When the sleepwalker feels this internal friction—the exhausting gap between who they are and what the consensus expects—they try to fix themselves. They assume the collective is right and they are broken. They consume another self-help book, hire another life coach, or adopt another punishing morning routine, all in a desperate attempt to become a more compliant, less anxious participant. They just want to be better at sleepwalking.
The aware operator handles this entirely differently. When they feel the internal friction, they don’t try to fix themselves. They stop, they observe it, and they accept it. They realize that the friction is an alarm bell signaling that conditioning is present.
Does this mean the aware operator burns down their life, rejects organization, and rebels against every norm? No. This is where the concept of strategic compliance comes into play.
Sometimes, for highly practical reasons—to survive, to secure resources, or to execute a broader strategy—you have to put on the suit and run with the consensus. But the elite operator knows exactly why they are doing it. They are conscious of the game. They know exactly when they are playing a role, and more importantly, they know exactly when they are going to break formation.

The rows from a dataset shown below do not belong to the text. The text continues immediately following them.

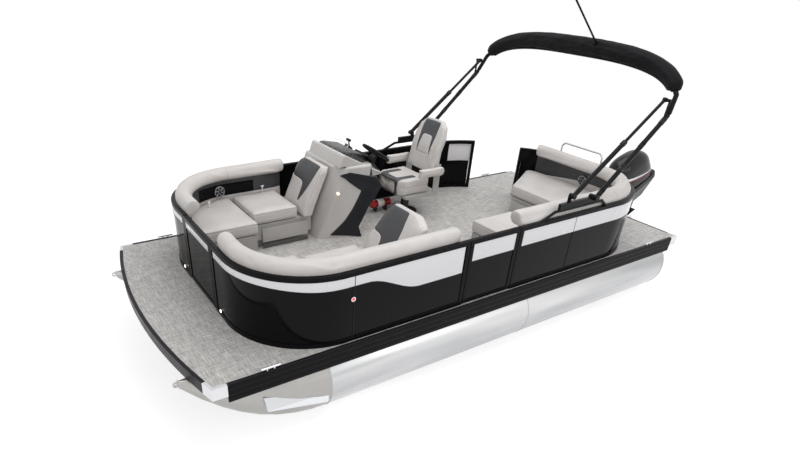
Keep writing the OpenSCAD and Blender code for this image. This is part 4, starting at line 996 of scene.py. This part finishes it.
# A dark recessed panel runs behind the bow speaker, and two white pull tabs stand by the seats.
recess = rounded(0.006, 0.118, 0.0028) + [-0.1035, 1.190]
line, normals = joined(turn_about((2.159, -0.55), 0.70, -58, -90), straight((2.159, -1.25), (1.86, -1.25)))
normals = np.where(line[:, :1] < 2.159, [[0.0, -1.0]], normals)
points, faces = tube_skin([sweep(line, normals, recess)])
shape("speaker_panel", points, faces, gloss, "boat")
tabs = []
for x, y, angle in ((2.430, -0.915, -52), (1.770, -1.120, -90)):
    across = np.array([-math.sin(math.radians(angle)), math.cos(math.radians(angle))])
    for wide, foot, head in ((0.010, 1.105, 1.170), (0.036, 1.168, 1.182)):
        outline = rounded(wide, 0.010, 0.003)
        tab = np.empty((4, len(outline), 3))
        tab[..., 0] = x + outline[:, 0] * across[0] - outline[:, 1] * across[1]
        tab[..., 1] = y + outline[:, 0] * across[1] + outline[:, 1] * across[0]
        tab[..., 2] = np.array([foot, foot + 0.003, head - 0.003, head])[:, None]
        tabs.append(tab)
points, faces = tube_skin(tabs)
shape("pull_tabs", points, faces, band_white, "boat")

# ---------------------------------------------------------------- helm console
# The console is a light grey-beige gelcoat moulding with a faceted port side. A dark angular
# panel is bolted over that side, from under the dash down to a foot on the deck.

gelcoat = coated("beige_gelcoat", (0.58, 0.56, 0.54), 0.22,
                 shades=(1.8, (0.55, 0.53, 0.51), (0.61, 0.59, 0.57)), uneven=(4, 0.16, 0.28),
                 bumps=(60, 0.04, 0.001), coat=0.5)
console_foot = np.array([[0, -1.2], [0, -0.72], [-0.04, -0.52], [-0.47, -0.37], [-0.50, -0.42],
                         [-0.50, -1.2]]) + [1.464, 0]
console_head = np.array([[-0.23, -1.15], [-0.23, -0.56], [-0.35, -0.43], [-0.60, -0.41],
                         [-0.63, -0.45], [-0.63, -1.15]]) + [1.464, 0]
console_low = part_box("console")[0]


def softened(corners, radius, steps=5):
    """A closed outline whose corners are turned by quadratic curves that start radius away."""
    before, after = np.roll(corners, 1, 0), np.roll(corners, -1, 0)
    to_before, to_after = before - corners, after - corners
    long_before = np.linalg.norm(to_before, axis=1, keepdims=True)
    long_after = np.linalg.norm(to_after, axis=1, keepdims=True)
    a = corners + to_before * np.minimum(radius / long_before, 0.48)
    b = corners + to_after * np.minimum(radius / long_after, 0.48)
    t = np.linspace(0, 1, steps)[None, :, None]
    curve = (1 - t) ** 2 * a[:, None] + 2 * t * (1 - t) * corners[:, None] + t ** 2 * b[:, None]
    return curve.reshape(-1, corners.shape[1])


levels = np.concatenate([[0, 0.004], np.linspace(0.03, 0.97, 22), [0.985, 0.995, 1.0]])
rows = []
for v in levels:
    outline = softened((1 - v) * console_foot + v * console_head, 0.028)
    middle = outline.mean(0)
    drawn = 0.012 * max(0, (v - 0.985) / 0.015) ** 2
    away = middle - outline
    outline = outline + drawn * away / np.linalg.norm(away, axis=1, keepdims=True)
    rows.append(np.column_stack([outline, np.full(len(outline), console_low.z + v * 0.75)]))
points, faces = tube_skin([np.array(rows)])
shape("console_shell", points, faces, gelcoat, "boat")
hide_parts("console")

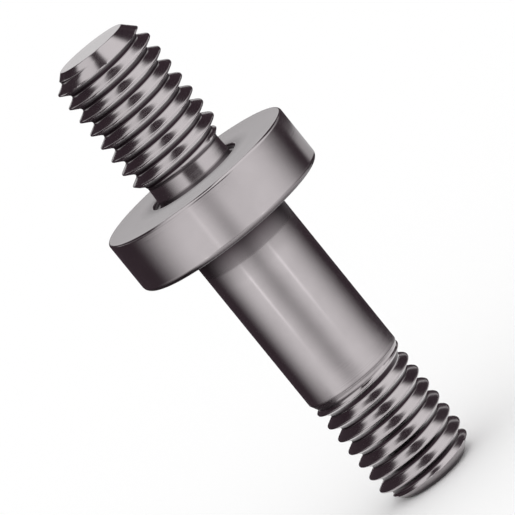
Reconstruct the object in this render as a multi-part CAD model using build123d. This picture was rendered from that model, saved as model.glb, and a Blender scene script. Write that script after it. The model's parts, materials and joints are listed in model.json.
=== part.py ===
from build123d import *
import math
import os

# Shoulder bolt, double-ended: one turned steel piece. From the bottom up it has
# a threaded end, a plain shank, a round collar, a short neck that stands in a
# relief groove in the collar's face, and a second threaded end. Both threads
# are right-handed half-inch coarse threads, 13 to the inch.
# Millimetres, +Z up along the bolt's axis, origin at the centre of the lower end.

# Turned form
SHANK_DIAMETER = 12.7
SHANK_LENGTH = 22.5
COLLAR_DIAMETER = 25.2
COLLAR_THICKNESS = 7.0
COLLAR_TOP_CHAMFER = 0.4
COLLAR_UNDER_CHAMFER = 0.55
LOWER_END_LENGTH = 15.6         # lower end face to the shank
UPPER_END_LENGTH = 19.0         # collar's face to the upper end face
NECK_DIAMETER = 10.1
NECK_LENGTH = 2.25              # collar's face to the start of the upper thread
RELIEF_WIDTH = 0.95             # groove round the neck, in the collar's face
RELIEF_DEPTH = 0.6              # at the neck: its floor slopes up to the face
END_FACE_DIAMETER = 8.8         # flat inside the chamfer at each end
END_CHAMFER_ANGLE = 45.0        # from the end face

# Thread form: straight flanks that meet in the crest, and a flat root
THREAD_DIAMETER = 12.6          # over the crests
THREAD_ROOT_DIAMETER = 10.2
THREAD_PITCH = 1.954
THREAD_FLANK_ANGLE = 30.0       # each flank, from the radial direction
RUNIN_ANGLE = 45.0              # taper from the neck up to the upper crests
RUNOUT_LENGTH = 2.4             # taper from the shank down to the lower roots
LOWER_THREAD_TURN = 109.0       # degrees, where the ridge crosses the lower end face
UPPER_THREAD_TURN = -21.0       # degrees, where it crosses the top of the neck

# Worked out from the sizes above
SHANK_RADIUS = SHANK_DIAMETER / 2
COLLAR_RADIUS = COLLAR_DIAMETER / 2
NECK_RADIUS = NECK_DIAMETER / 2
CREST_RADIUS = THREAD_DIAMETER / 2
ROOT_RADIUS = THREAD_ROOT_DIAMETER / 2
END_FACE_RADIUS = END_FACE_DIAMETER / 2
COLLAR_UNDERSIDE = LOWER_END_LENGTH + SHANK_LENGTH
COLLAR_FACE = COLLAR_UNDERSIDE + COLLAR_THICKNESS
NECK_TOP = COLLAR_FACE + NECK_LENGTH
TOTAL_LENGTH = COLLAR_FACE + UPPER_END_LENGTH

# Working allowances
OVERSIZE = THREAD_PITCH         # bar left over where the turned form then cuts it back
CREST_CLEARANCE = 0.25          # room that the turned form leaves over the crests
RIDGE_SINK = 0.25               # how far the threads' ridge is rooted in the bar


def revolved(outline):
    """Solid of revolution about Z of an outline drawn as (radius, height)."""
    return revolve(Plane.XZ * outline, axis=Axis.Z)


def chamfered(outline, corner, leg):
    """The outline with its corner nearest the given point cut off at 45 degrees."""
    nearest = outline.vertices().sort_by_distance((*corner, 0))[0]
    return chamfer(nearest, leg)


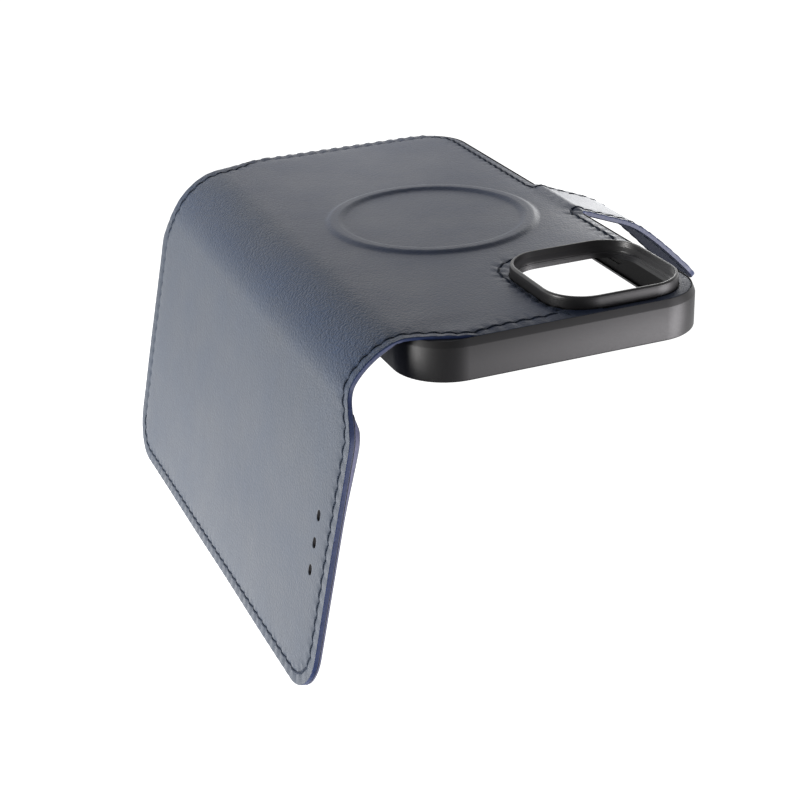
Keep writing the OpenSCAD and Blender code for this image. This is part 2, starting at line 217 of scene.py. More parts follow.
def round_cover(start, stops):
    """The edge from s = start along the low end, round the cover's free side and back."""
    cover_in = COVER_END - COVER_CORNER
    return [
        run([start, *stops, cover_in], edge_inset),
        arc(cover_in, COVER_CORNER, COVER_CORNER, -90, 0),
        rise(COVER_END, [COVER_CORNER, CASE_H - COVER_CORNER]),
        arc(cover_in, CASE_H - COVER_CORNER, COVER_CORNER, 0, 90),
        run([cover_in, *stops[::-1], start], high_edge),
    ]


def round_strap(start, stops):
    """The edge from s = start along the strap's high side, round its tip and back."""
    return [
        run([start, *stops, TIP_IN], STRAP_HIGH),
        arc(TIP_IN, STRAP_HIGH - TIP_CORNER, TIP_CORNER, 90, 180),
        arc(TIP_IN, STRAP_LOW + TIP_CORNER, TIP_CORNER, 180, 270),
        run([TIP_IN, *stops[::-1], start], STRAP_LOW),
    ]


def outer_outline():
    """The whole outer leather, anticlockwise from the back's lower corner."""
    corner = CORNER - EDGE_IN
    free_in = FREE_EDGE + corner
    low = EDGE_IN + corner
    root, *stops = STRAP_CUTS
    return joined(
        arc(free_in, low, corner, 180, 270),
        *round_cover(free_in, [SPINE_MID]),
        arc(free_in, CASE_H - low, corner, 90, 180),
        rise(FREE_EDGE, [CASE_H - low, STRAP_HIGH + ROOT]),
        arc(root, STRAP_HIGH + ROOT, ROOT, 0, -90),
        *round_strap(root, stops),
        arc(root, STRAP_LOW - ROOT, ROOT, 90, 0),
        rise(FREE_EDGE, [STRAP_LOW - ROOT, low]),
    )


def cover_outline(start, stops=()):
    """The cover's outline from s = start to its free edge."""
    ends = [float(edge(np.array(start))) for edge in (high_edge, edge_inset)]
    return joined(*round_cover(start, stops), rise(start, ends))


def rounded(s, z, w, h, r, step=9.0):
    """A rectangle with round corners, anticlockwise from its lower right."""
    a, b = w / 2 - r, h / 2 - r
    return joined(
        arc(s + a, z - b, r, -90, 0, step),
        arc(s + a, z + b, r, 0, 90, step),
        arc(s - a, z + b, r, 90, 180, step),
        arc(s - a, z - b, r, 180, 270, step),
    )


def strap_outline(start, stops):
    return joined(rise(start, [STRAP_LOW, STRAP_HIGH]), *round_strap(start, stops))


SLOT_FIRST = COVER_FOLD + 32.9
SLOT_PITCH = 6.85
slot_holes = [
    rounded(SLOT_FIRST + i * SLOT_PITCH, CASE_H - 10.2, 2.5, 1.7, 0.8, 20.0) for i in range(3)
]
camera_hole = rounded(RIM_S, RIM_Z, RIM_W + 0.2, RIM_H + 0.2, RIM_CORNER + 0.1, 5.0)


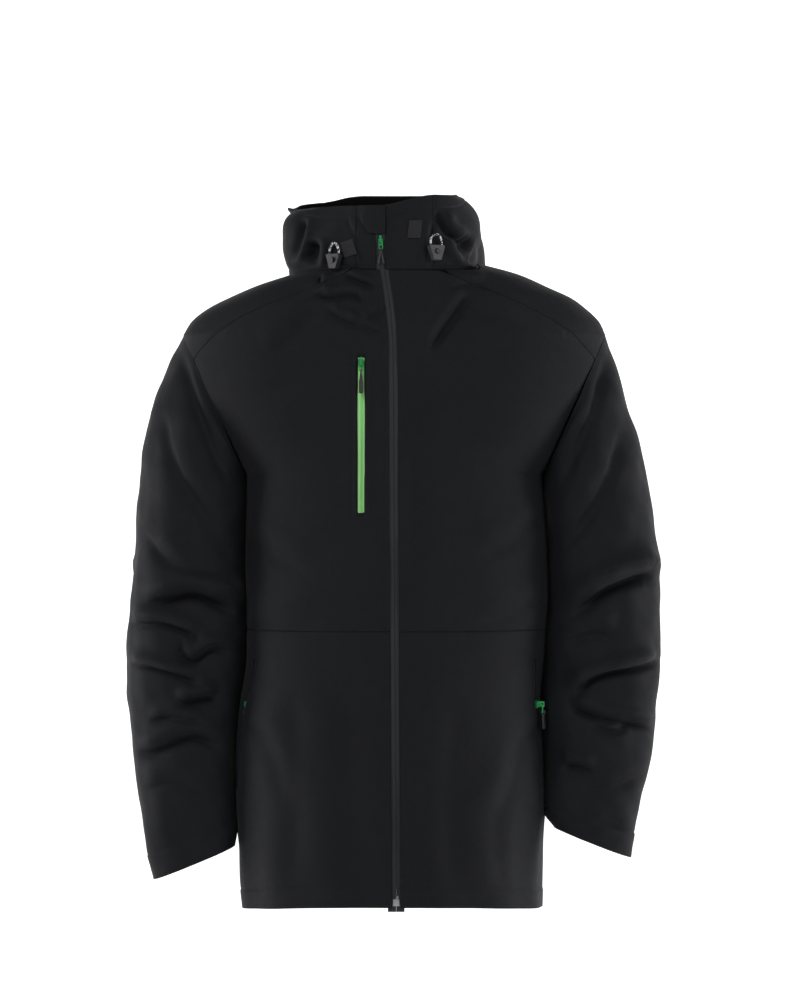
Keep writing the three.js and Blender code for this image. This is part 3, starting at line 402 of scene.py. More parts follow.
CAMERA_PLACE = (0.0066, -4.0, -0.27)
CAMERA_LENS = 120


def studio():
    cam = bpy.data.objects.new("camera", bpy.data.cameras.new("camera"))
    cam.location = CAMERA_PLACE
    cam.rotation_euler = (math.radians(90), 0, 0)
    cam.data.lens = CAMERA_LENS
    cam.data.sensor_width = 36
    cam.data.clip_end = 40
    bpy.context.scene.collection.objects.link(cam)
    bpy.context.scene.camera = cam

    # a seamless paper floor that rolls up behind
    floor_z, back_y, radius, half = -1050.0, 14000.0, 2500.0, 16000.0
    profile = [(-half, floor_z), (-2500, floor_z), (0, floor_z), (1500, floor_z)]
    profile += [
        (back_y - radius + radius * math.sin(t), floor_z + radius - radius * math.cos(t))
        for t in np.linspace(0, math.pi / 2, 16)
    ]
    profile.append((back_y, 11000))
    verts = [(x, y, z) for x in (-half, half) for y, z in profile]
    m = len(profile)
    faces = [(i, i + 1, m + i + 1, m + i) for i in range(m - 1)]
    paper, tree, shader = new_material("white_seamless_paper", Roughness=0.9)
    grain = add_node(tree, "ShaderNodeTexNoise", Scale=3.0)
    tone = add_node(tree, "ShaderNodeMix", {"data_type": "RGBA"}, Factor=grain.outputs["Fac"])
    tone.inputs[6].default_value = linear("F6F6F6")
    tone.inputs[7].default_value = linear("FAFAFA")
    tree.links.new(tone.outputs[2], shader.inputs["Base Color"])
    # painted light: the paper glows, weakly in front of and beside the jacket and fully from 1.1 m behind it,
    # where it runs on and rolls up
    place = add_node(tree, "ShaderNodeTexCoord")
    parts = add_node(tree, "ShaderNodeSeparateXYZ", Vector=place.outputs["Object"])
    painted_glow = add_node(tree, "ShaderNodeMapRange", Value=parts.outputs["Y"])
    painted_glow.inputs["From Min"].default_value = 0.2
    painted_glow.inputs["From Max"].default_value = 1.1
    painted_glow.inputs["To Min"].default_value = 0.1
    painted_glow.inputs["To Max"].default_value = 0.85
    shader.inputs["Emission Color"].default_value = (1, 1, 1, 1)
    tree.links.new(painted_glow.outputs["Result"], shader.inputs["Emission Strength"])
    new_object("paper_floor", verts, faces, paper)

    def softbox(name, place, aim, size, power):
        light = bpy.data.lights.new(name, "AREA")
        light.shape = "RECTANGLE"
        light.size, light.size_y = size
        light.energy = power
        lamp = bpy.data.objects.new(name, light)
        lamp.location = place
        lamp.rotation_euler = (Vector(aim) - Vector(place)).to_track_quat("-Z", "Y").to_euler()
        bpy.context.scene.collection.objects.link(lamp)

    softbox("key", (-1.2, -2.5, 1.7), (0, 0, -0.35), (1.2, 1.2), 40)
    softbox("fill", (2.2, -2.4, 0.5), (0, 0, -0.35), (1.2, 1.8), 24)
    softbox("left_edge", (-2.2, 0.1, -0.3), (0, 0, -0.55), (0.7, 1.4), 28)
    softbox("right_edge", (2.2, 0.1, -0.3), (0, 0, -0.55), (0.7, 1.4), 26)
    world = bpy.data.worlds.new("studio")
    world.use_nodes = True
    world.node_tree.nodes["Background"].inputs[0].default_value = (1, 1, 1, 1)
    world.node_tree.nodes["Background"].inputs[1].default_value = 0.2
    bpy.context.scene.world = world
    bpy.context.scene.view_settings.view_transform = "Standard"


studio()

# ---------- the body's cloth ----------

# Side outlines of the lower body: the sides differ, as the cloth is pulled by the arms.
RIGHT_SIDE = [(-760, 182), (-690, 188), (-618, 191), (-558, 190), (-510, 185), (-462, 177),
              (-428, 177), (-350, 179), (ARMPIT_Z, ARMPIT_X)]
LEFT_SIDE = [(-760, 175), (-688, 176), (-618, 182), (-559, 178), (-495, 176), (-463, 179),
             (-392, 184), (-300, 182), (ARMPIT_Z, ARMPIT_X)]
RIGHT_SHOULDER = [(SHOULDER_Z, SHOULDER_X), (-54, 240), (-40, 221), (-26, 193), (-12, 160), (0, 121)]
LEFT_SHOULDER = [(SHOULDER_Z, SHOULDER_X), (-54, 243), (-42, 230), (-27, 208), (-19, 189), (-2, 148),
                 (11, 102)]

side_half = {-1: smooth_through(RIGHT_SIDE), 1: smooth_through(LEFT_SIDE)}
shoulder_half = {-1: smooth_through(RIGHT_SHOULDER), 1: smooth_through(LEFT_SHOULDER)}
back_y = smooth_through([(-760, 130), (-600, 126), (-423, 122), (-300, 134), (-200, 139),
                         (-110, 127), (-50, 103), (0, 80), (12, 74)])
zip_x = smooth_through([(-760, 2.2), (-735, 2.2), (-600, 1.4), (-423, 0.3), (-250, -0.7), (-120, -1.4),
                        (-73, -2.6), (-36, -6.5), (0, -12), (22, -15), (34, -16), (90, -19)])


def front_y(z):
    return lerp(FRONT_HEM_Y, FRONT_NECK_Y, (z - HEM_Z) / -HEM_Z)


def armhole_half(z, widest):
    mid, rise = (ARMPIT_Z + SHOULDER_Z) / 2, (SHOULDER_Z - ARMPIT_Z) / 2
    return widest * np.sqrt(np.clip(1 - ((z - mid) / rise) ** 2, 0, 1))


def half_width(side, z, front):
    depth = np.where(front, -front_y(z), back_y(z))
    reach = armhole_half(z, np.where(front, ARMHOLE_FRONT, ARMHOLE_BACK)) / depth
    plane = lerp(ARMPIT_X, SHOULDER_X, (z - ARMPIT_Z) / (SHOULDER_Z - ARMPIT_Z))
    beside = plane / (1 - reach ** BODY_ROUNDNESS) ** (1 / BODY_ROUNDNESS)
    low = np.where(side < 0, side_half[-1](z), side_half[1](z))
    high = np.where(side < 0, shoulder_half[-1](z), shoulder_half[1](z))
    return np.where(z <= ARMPIT_Z, low, np.where(z >= SHOULDER_Z, high, beside))


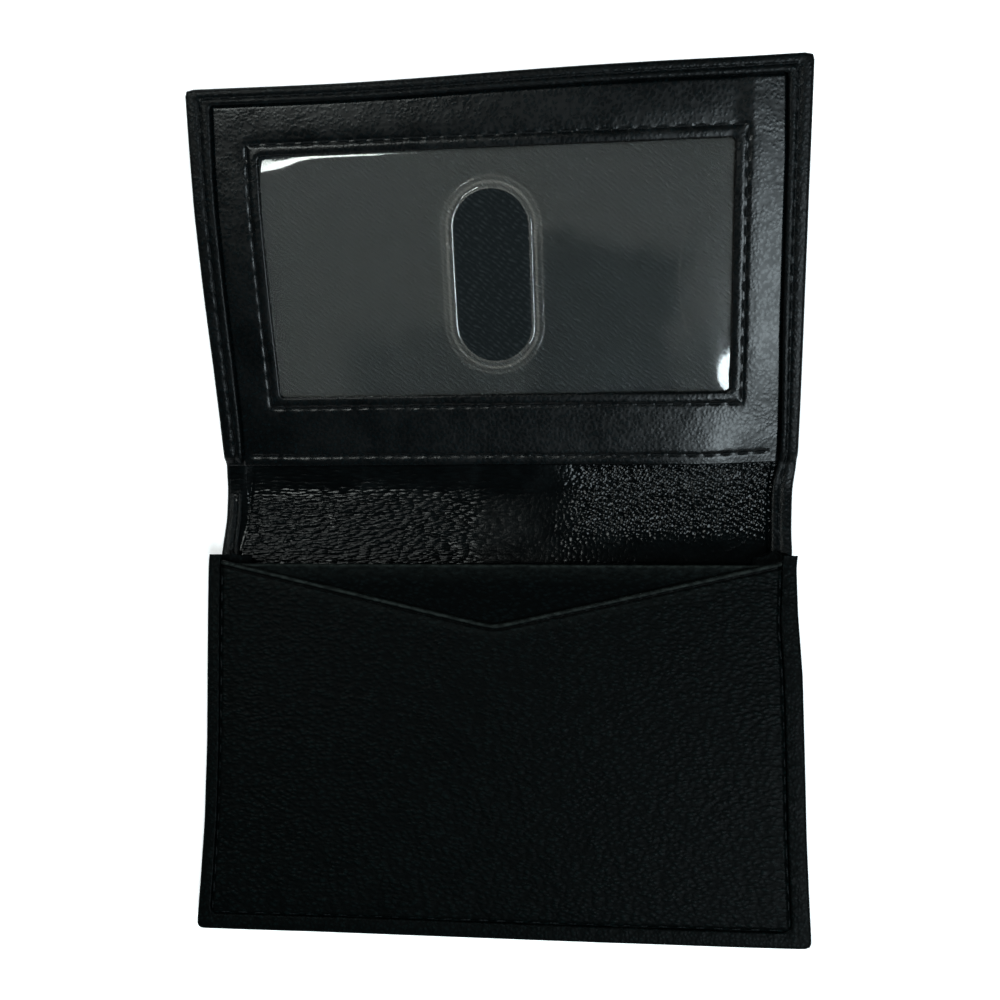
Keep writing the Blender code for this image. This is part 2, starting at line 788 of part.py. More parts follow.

The sleepwalker just follows the machinery in front of them right off the cliff because they don’t know any other way. The tactical operator is merely using the collective for camouflage. For the aware operator, the internal war stops because they are no longer lying to themselves about what they are doing.
Truth as the Ultimate De-escalation
If inner conflict is the friction of fighting “what is,” then inherited conditioning is the blindfold that prevents you from even seeing “what is” in the first place.
You cannot perform at an elite level if you are hallucinating reality based on what your upbringing told you to see. You cannot outperform the market or your competitors if your perception of risk is dictated by the media. You cannot build a genuine, grounded relationship if you are reacting to your partner through the unhealed filters of your past.
Dropping your resistance is not a passive, Zen-like surrender. It is a radical act of awareness. It is the ruthless stripping away of the inherited lies so you can finally look at the raw, unedited data of your life and actually make an accurate move.
Truth is the ultimate alpha. When you strip away the “shoulds” and the societal scripts, the internal conflict evaporates. You are left with the profound, devastating, and incredibly powerful reality of exactly where you are.
And only from that exact coordinate can you take the next step.